_Requirement_: Among the entries below, extract exactly the lines that run from the one with "cad_parts[node].hide_render = cad_parts[node].hide_viewport" through the one with "obj.data.transform(world)", both ends included.

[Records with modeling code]
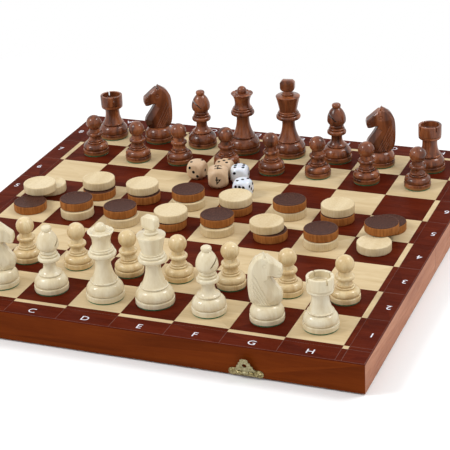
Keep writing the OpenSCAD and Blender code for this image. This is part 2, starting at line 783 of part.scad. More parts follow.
module rook_shape(turn) {
    rotate(turn)
        difference() {
            rotate_extrude() {
                lower_outline(rook_foot_r, rook_bulge_h, rook_shoulder_r, rook_stem_r, rook_stem_h);
                translate([0, turret_z]) {
                    polygon([[0, 0], [rook_stem_r, 0], [turret_r - turret_ring_in - 0.6, 0.4],
                        [turret_r - turret_ring_in, 1.1], [turret_r - turret_ring_in, turret_ring_h],
                        [turret_r - turret_groove, turret_ring_h + 0.2],
                        [turret_r - turret_groove, turret_ring_h + 0.5],
                        [turret_r, turret_ring_h + 0.8], [turret_r, turret_h - 0.4],
                        [turret_r - 0.4, turret_h], [0, turret_h]]);
                }
            }
            translate([0, 0, turret_top_z - turret_depth]) {
                cylinder(r = turret_r - turret_wall, h = turret_depth + cut);
                translate([0, 0, turret_depth - turret_cut_depth])
                    for (k = [0, 90])
                        rotate(k) translate([-turret_r - cut, -turret_cut / 2, 0])
                            cube([2 * (turret_r + cut), turret_cut, turret_cut_depth + cut]);
            }
        }
}

pawn_shoulder_r = 6.6;
pawn_collar_z = stem_top(pawn_bulge_h, pawn_neck_h);
pawn_collar_t = 3;
pawn_straight_h = 0.6;
pawn_ball_neck_h = 2.3;
pawn_ball_z = pawn_collar_z + pawn_collar_t + pawn_ball_neck_h + pawn_ball_r * 0.85;

module pawn_shape() {
    rotate_extrude() {
        foot_outline(pawn_foot_r, pawn_bulge_h, pawn_shoulder_r - 0.3);
        translate([0, felt_t + foot_ring_h + pawn_bulge_h]) {
            bead(pawn_shoulder_r, shoulder_h, 0.6);
            translate([0, -0.3]) square([pawn_neck_r, 2]);
            translate([0, shoulder_h]) bead(pawn_shoulder_r - 0.8, 1.6, 0.7);
            translate([0, shoulder_h])
                stem_outline(pawn_shoulder_r - 1.4, pawn_neck_r, pawn_neck_h, pawn_straight_h);
        }
        translate([0, pawn_collar_z]) bead(pawn_collar_r, pawn_collar_t, 1.35);
        translate([0, pawn_collar_z]) square([pawn_neck_r - 0.3, pawn_collar_t + pawn_ball_neck_h + 1]);
        translate([0, pawn_ball_z]) half_disc(pawn_ball_r);
    }
}

knight_shoulder_r = 9.4;
knight_head_z = felt_t + foot_ring_h + knight_bulge_h;

module knight_base_shape() {
    rotate_extrude() foot_outline(knight_foot_r, knight_bulge_h, knight_shoulder_r);
}

// Horse's head seen from the side, nose towards +X, neck on y = 0
module knight_outline() {
    polygon(knight_h / 37 * [[-8, 0], [6.6, 0], [9.4, 1.4], [10.8, 4], [10.9, 7.6], [9.9, 10], [7.7, 12.9],
        [5.5, 15.9], [3, 19.8], [2.7, 21], [4.8, 21.2], [6.5, 20.4], [9.8, 20.1], [10.9, 21.2],
        [11.3, 23.6], [11.1, 26], [10.2, 27.4], [8.5, 28.6], [4.6, 31.8], [1.5, 34.2], [0.2, 35.2],
        [-1.2, 37], [-2, 36], [-3.6, 35.3], [-6.7, 33.1], [-8.3, 31.4], [-9.4, 29.6],
        [-10.5, 27.4], [-11.2, 25], [-11.7, 20.6], [-11.8, 13], [-11.5, 6.6], [-10.4, 2.2]]);
}

// The block is planed thinner towards the nose and the mane
module knight_head_shape(turn) {
    side = knight_t / 2;
    mane_x = -knight_h / 3;
    nose_x = knight_h * 0.31;
    translate([0, 0, knight_head_z]) rotate(turn)
        intersection() {
            rotate([90, 0, 0]) linear_extrude(knight_t, center = true) knight_outline();
            linear_extrude(knight_h + 1)
                polygon([[mane_x, -side * 0.5], [mane_x * 0.6, -side], [nose_x * 0.25, -side],
                    [nose_x, -side * 0.45], [nose_x, side * 0.45], [nose_x * 0.25, side],
                    [mane_x * 0.6, side], [mane_x, side * 0.5]]);
        }
}

back_foot_r = [rook_foot_r, knight_foot_r, bishop_foot_r, queen_foot_r,
    king_foot_r, bishop_foot_r, knight_foot_r, rook_foot_r];

module felts(pawn_rank, pawn_shift, back_rank, back_shift) {
    for (file = [0 : 7]) {
        translate(place(file, pawn_rank, pawn_shift[file]))
            cylinder(r = pawn_foot_r - felt_inset, h = felt_t);
        translate(place(file, back_rank, back_shift[file]))
            cylinder(r = back_foot_r[file] - felt_inset, h = felt_t);
    }
}

module white_pawns() {
    color("ivory") for (file = [0 : 7]) translate(place(file, 1, white_pawn_shift[file])) pawn_shape();
}
module white_rooks() {
    color("ivory") for (k = [0, 1]) translate(place(7 * k, 0, white_back_shift[7 * k]))
        rook_shape(rook_turns[k]);
}
module white_knight_bases() {
    color("ivory") for (file = [1, 6]) translate(place(file, 0, white_back_shift[file])) knight_base_shape();
}
module white_knight_heads() {
    color("ivory") for (k = [0, 1]) translate(place(1 + 5 * k, 0, white_back_shift[1 + 5 * k]))
        knight_head_shape(white_knight_turns[k]);
}
module white_bishops() {
    color("ivory") for (k = [0, 1]) translate(place(2 + 3 * k, 0, white_back_shift[2 + 3 * k]))
        bishop_shape(white_bishop_turns[k]);
}
module white_queen() { color("ivory") translate(place(3, 0, white_back_shift[3])) queen_shape(); }
module white_king() { color("ivory") translate(place(4, 0, white_back_shift[4])) king_shape(); }
module white_king_finial() {
    color("ivory") translate(place(4, 0, white_back_shift[4])) finial_shape(white_finial_turn);
}
module white_felts() { color("darkgreen") felts(1, white_pawn_shift, 0, white_back_shift); }

module brown_pawns() {
    color("sienna") for (file = [0 : 7]) translate(place(file, 6, brown_pawn_shift[file])) pawn_shape();
}
module brown_rooks() {
    color("sienna") for (k = [0, 1]) translate(place(7 * k, 7, brown_back_shift[7 * k]))
        rook_shape(rook_turns[k]);
}
module brown_knight_bases() {
    color("sienna") for (file = [1, 6]) translate(place(file, 7, brown_back_shift[file])) knight_base_shape();
}
module brown_knight_heads() {
    color("sienna") for (k = [0, 1]) translate(place(1 + 5 * k, 7, brown_back_shift[1 + 5 * k]))
        knight_head_shape(brown_knight_turns[k]);
}
module brown_bishops() {
    color("sienna") for (k = [0, 1]) translate(place(2 + 3 * k, 7, brown_back_shift[2 + 3 * k]))
        bishop_shape(brown_bishop_turns[k]);
}
module brown_queen() { color("sienna") translate(place(3, 7, brown_back_shift[3])) queen_shape(); }
module brown_king() { color("sienna") translate(place(4, 7, brown_back_shift[4])) king_shape(); }
module brown_king_finial() {
    color("sienna") translate(place(4, 7, brown_back_shift[4])) finial_shape(brown_finial_turn);
}
module brown_felts() { color("darkgreen") felts(6, brown_pawn_shift, 7, brown_back_shift); }

// ---------------------------------------------------------------- draughts

// Turned disc, dished on both faces
module draught() {
    difference() {
        rotate_extrude() bead(draught_r, draught_t, 0.7);
        for (z = [draught_t - draught_dish, -cut])
            translate([0, 0, z]) cylinder(r = draught_r - draught_rim, h = draught_dish + cut);
    }
}

// [file, rank, level, x shift, y shift] from the middle of a square: level 1 lies on level 0
module draughts(set) {
    for (d = set)
        translate(place(d[0], d[1], [d[3], d[4]]) + [0, 0, d[2] * draught_t]) draught();
}

light_set = [[1, 3, 0, 0, 1], [2, 3, 0, 0, -2], [3, 3, 1, -1, 2], [4, 3, 0, -3, 1],
    [5, 3, 1, -4, 3], [6, 3, 0, -1, 0], [7, 3, 0, -1, 3], [0, 3.5, 1, -3, 3],
    [0, 4, 0, -2, -2], [1, 4, 1, -1, 4], [2, 4, 1, -3, 4], [3, 4, 0, -2, 0],
    [4, 4, 1, -3, 1], [5, 4, 0, 0, 4], [6, 4, 1, -2, 6]];
dark_set = [[0, 3, 0, -1, 1], [1, 3, 1, -1, 3], [2, 3, 1, -2, -1], [3, 3, 0, -2, 1],
    [4, 3, 1, -4, 4], [5, 3, 0, -1, 2], [6, 3, 1, -1, 1], [7, 3.5, 1, -1, 3],
    [1, 4, 0, 1, 0], [2, 4, 0, -1, 2], [3, 4, 1, -3, 2], [4, 4, 0, -3, 0],
    [5, 4, 1, 0, 4], [6, 4, 0, -2, 5], [7, 4, 0, 0, 0]];

module light_draughts() { color("wheat") draughts(light_set); }
module dark_draughts() { color("saddlebrown") draughts(dark_set); }

// ---------------------------------------------------------------- dice

// A cube whose corners are turned off by a ball
module die_shape(edge, file, rank, shift, turn) {
    translate(place(file, rank, shift) + [0, 0, edge / 2]) rotate(turn)
        intersection() {
            cube(edge, center = true);
            sphere(r = die_round * edge / 2);
        }
}

module wooden_dice() {
    color("burlywood") {
        die_shape(die, 3, 5, [-16.5, 14.3], -4);
        die_shape(die, 3, 5, [4.6, 20.9], 3);
    }
}
module doubling_cube() { color("burlywood") die_shape(doubling_die, 3, 5, [6.4, 2.4], 20); }
module white_dice() {
    color("white") {
        die_shape(die, 4, 5, [-19.4, 13.9], 12);
        die_shape(die, 4, 5, [-7.2, -11.7], -2);
    }
}

front_outer_rail();
front_fold_rail();
front_left_rail();
front_right_rail();
front_panel();
front_light_veneer();
front_dark_veneer();
front_light_points();
front_dark_points();
front_hinge_leaves();
hinge_pins();
front_hinge_screws();
latch_plates();
latch_pins();
latch_nails();
left_tongue();
right_tongue();
rear_outer_rail();
rear_fold_rail();
rear_left_rail();
rear_right_rail();
rear_panel();
rear_light_veneer();
rear_dark_veneer();
rear_light_points();
rear_dark_points();
rear_hinge_leaves();
rear_hinge_screws();
keepers();
keeper_nails();
white_pawns();
white_rooks();
white_knight_bases();
white_knight_heads();
white_bishops();
white_queen();
white_king();
white_king_finial();
white_felts();
brown_pawns();
brown_rooks();
brown_knight_bases();
brown_knight_heads();
brown_bishops();
brown_queen();
brown_king();
brown_king_finial();
brown_felts();
light_draughts();
dark_draughts();
wooden_dice();
doubling_cube();
white_dice();
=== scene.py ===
"""Looks of a folding games compendium box, set out with its men, draughts and dice."""

import math

import bmesh
import bpy
from mathutils import Matrix, Vector
from mathutils.geometry import delaunay_2d_cdt


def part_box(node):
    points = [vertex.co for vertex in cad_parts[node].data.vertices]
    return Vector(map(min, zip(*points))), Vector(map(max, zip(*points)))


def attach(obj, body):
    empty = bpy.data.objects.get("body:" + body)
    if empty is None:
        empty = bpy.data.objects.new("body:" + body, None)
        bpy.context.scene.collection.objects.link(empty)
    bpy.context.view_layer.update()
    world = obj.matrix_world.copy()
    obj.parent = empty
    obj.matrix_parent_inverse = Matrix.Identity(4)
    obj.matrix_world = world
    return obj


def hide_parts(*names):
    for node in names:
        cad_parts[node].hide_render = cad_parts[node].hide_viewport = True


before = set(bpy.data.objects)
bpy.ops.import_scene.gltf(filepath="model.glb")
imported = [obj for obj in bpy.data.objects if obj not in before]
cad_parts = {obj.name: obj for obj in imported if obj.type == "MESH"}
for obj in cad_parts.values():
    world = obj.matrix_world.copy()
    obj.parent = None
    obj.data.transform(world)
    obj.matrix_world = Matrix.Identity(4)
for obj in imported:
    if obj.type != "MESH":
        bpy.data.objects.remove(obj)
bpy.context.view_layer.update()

# ---------------------------------------------------------------- rails
# The two halves are frames of stained hardwood rails, mitred at the corners and
# lacquered. The front, rear and fold rails are a warm orange brown. The left and right
# rails are painted paler: a painted reflection of the white surroundings on their lacquer.

MM = 0.001


def srgb(red, green, blue):
    """A colour as it is read off a screen, turned into the linear one a shader takes."""
    channels = []
    for value in (red, green, blue):
        part = value / 255
        channels.append(part / 12.92 if part < 0.04 else ((part + 0.055) / 1.055) ** 2.4)
    return (*channels, 1)


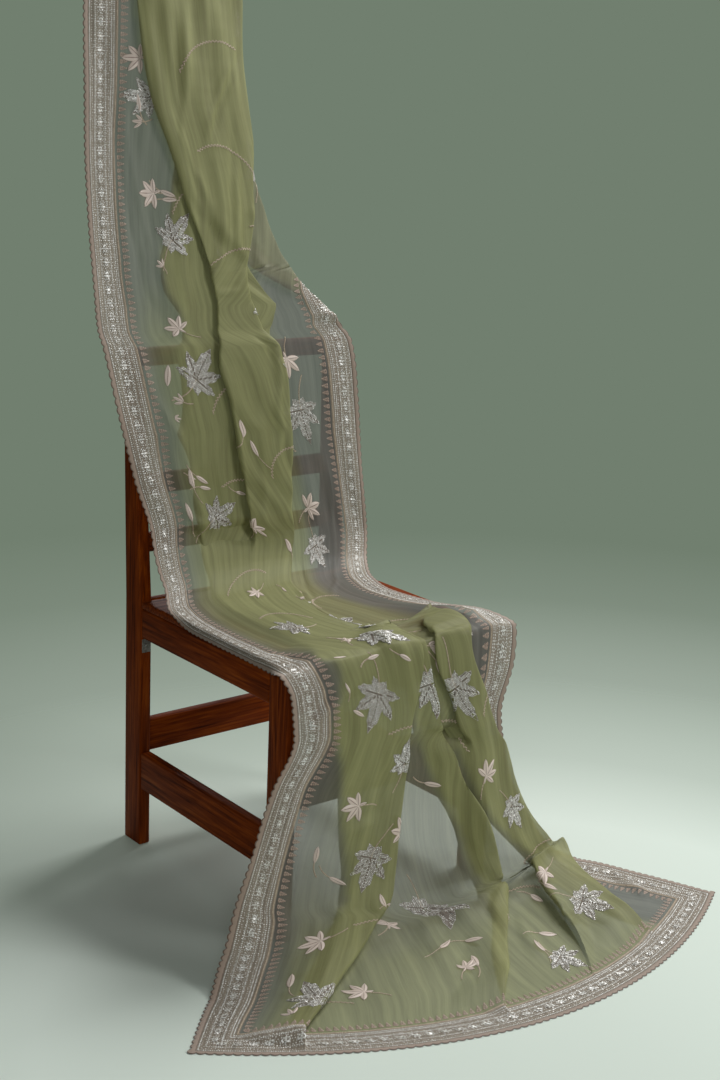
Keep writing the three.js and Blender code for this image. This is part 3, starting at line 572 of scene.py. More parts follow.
def makeCloth():
    organza = organzaMaterial("silk organza", organzaLook)
    ground = organzaMaterial("embroidered organza", borderLook)
    stretches = ("floor", "fall", "seat", "back", "upper")
    hem, side = sheet["hemRows"], clothSize["borderColumns"]
    last = sheet["across"].shape[1]
    sheer = organzaMaterial("border organza", organzaLook)
    body = sheetPiece("bodyCloth", slice(hem, None), slice(side, last - side), organza)
    left = sheetPiece("leftBorder", slice(hem, None), slice(0, side + 1), ground)
    right = sheetPiece("rightBorder", slice(hem, None), slice(last - side - 1, None), ground)
    end = sheetPiece("endBorder", slice(0, hem + 1), slice(None), ground)
    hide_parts(*[f"cloth_{name}" for name in stretches])
    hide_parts(*[f"border_left_{name}" for name in stretches])
    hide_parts(*[f"border_right_{name}" for name in stretches])
    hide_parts("border_end_hem")
    for piece in (left, right, end):  # past the worked ground the border's inner row is sewn on plain organza
        piece.data.materials.append(sheer)
        for face in piece.data.polygons:
            across, along = (sum(piece.data.uv_layers["cloth"].data[i].uv[k] for i in face.loop_indices) / 4 / mm
                             for k in (0, 1))
            inFromEdge = min(across, clothSize["width"] - across, along)
            face.material_index = 1 if inFromEdge > clothSize["workedTo"] else 0
    for piece in (body, left, right, end):
        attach(piece, "root")
    print("cloth made")
    return body, left, right, end


def sewn(shape, places, tilts=None):  # places: across, along, turn in degrees from up the cloth, size
    local, places = np.array(shape["points"], dtype=float), np.array(places, dtype=float)
    turn, size = np.radians(places[:, 2])[:, None], places[:, 3][:, None]
    side, ahead = local[:, 0] * size, local[:, 1] * size
    lift = local[:, 2] * np.ones_like(size)
    if tilts is not None:
        lift = lift + side * tilts[:, :1] + ahead * tilts[:, 1:]
    across = places[:, :1] + side * np.cos(turn) + ahead * np.sin(turn)
    along = places[:, 1:2] - side * np.sin(turn) + ahead * np.cos(turn)
    points = onCloth(np.stack([across.ravel(), along.ravel()], axis=1), lift.ravel())
    faces = [[i + len(local) * k for i in face] for k in range(len(places)) for face in shape["faces"]]
    uvs = np.tile(np.array(shape["uvs"], dtype=float), (len(places), 1)) if "uvs" in shape else None
    return points, faces, uvs


def sewnPiece(name, shape, places, material, tilts=None):
    points, faces, uvs = sewn(shape, places, tilts)
    piece = meshPiece(name, points, faces, material, uvs)
    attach(piece, "root")
    return piece


def cluster(shape, parts):  # one shape made of turned and sized copies of another
    points, faces, uvs = [], [], []
    for side, ahead, turn, size in parts:
        a = math.radians(turn)
        faces += [[i + len(points) for i in face] for face in shape["faces"]]
        for x, y, z in shape["points"]:
            points.append((side + size * (x * math.cos(a) + y * math.sin(a)),
                           ahead + size * (y * math.cos(a) - x * math.sin(a)), z))
        uvs += shape.get("uvs", [])
    return {"points": points, "faces": faces, "uvs": uvs} if uvs else {"points": points, "faces": faces}


def domed(length, width, height, sides):  # a low stitch or bead with one high point
    ring = [(width / 2 * math.sin(2 * math.pi * k / sides), length / 2 * math.cos(2 * math.pi * k / sides), 0.2)
            for k in range(sides)]
    return {"points": ring + [(0, 0, height)], "faces": [((k + 1) % sides, k, sides) for k in range(sides)]}


def petal(length, width, height, rows, columns):  # satin stitched, pointed, with a groove down its middle
    points, uvs, faces = [], [], []
    for r in range(rows + 1):
        u = r / rows
        half = width / 2 * 2.45 * (u + 0.02) ** 0.62 * (1 - u) ** 0.72
        for c in range(columns + 1):
            w = 2 * c / columns - 1
            points.append((half * w, length * u, 0.25 + height * (1 - w * w) - 0.35 * height * (1 - abs(w)) ** 3))
            uvs.append((0.5 + w / 2, u))
    for r in range(rows):
        for c in range(columns):
            i = r * (columns + 1) + c
            faces.append((i, i + 1, i + columns + 2, i + columns + 1))
    return {"points": points, "faces": faces, "uvs": uvs}


leafShape = {  # a broad lobed leaf: turn from its tip, reach as a share of its size, half width in degrees
    "lobes": [(0, 0.92, 21), (45, 0.72, 19), (-48, 0.68, 19), (92, 0.58, 20), (-97, 0.55, 20), (150, 0.36, 18),
              (-153, 0.34, 18)],
    "core": 0.24, "points": 84, "rings": 3, "sequinPitch": 2.75, "veinGap": 0.8, "usualSize": 62,
}


def leafReach(turns):  # degrees from the tip -> distance from the middle, as a share of the size
    reach = np.full(np.shape(turns), leafShape["core"])
    for turn, length, half in leafShape["lobes"]:
        off = np.abs((np.asarray(turns) - turn + 180) % 360 - 180)
        teeth = 1 + 0.07 * np.cos(np.radians(off) * 26)
        beyond = (length * teeth - leafShape["core"]) * np.exp(-(off / half) ** 1.7)
        reach = np.maximum(reach, leafShape["core"] + beyond)
    return reach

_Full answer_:
        cad_parts[node].hide_render = cad_parts[node].hide_viewport = True


before = set(bpy.data.objects)
bpy.ops.import_scene.gltf(filepath="model.glb")
imported = [obj for obj in bpy.data.objects if obj not in before]
cad_parts = {obj.name: obj for obj in imported if obj.type == "MESH"}
for obj in cad_parts.values():
    world = obj.matrix_world.copy()
    obj.parent = None
    obj.data.transform(world)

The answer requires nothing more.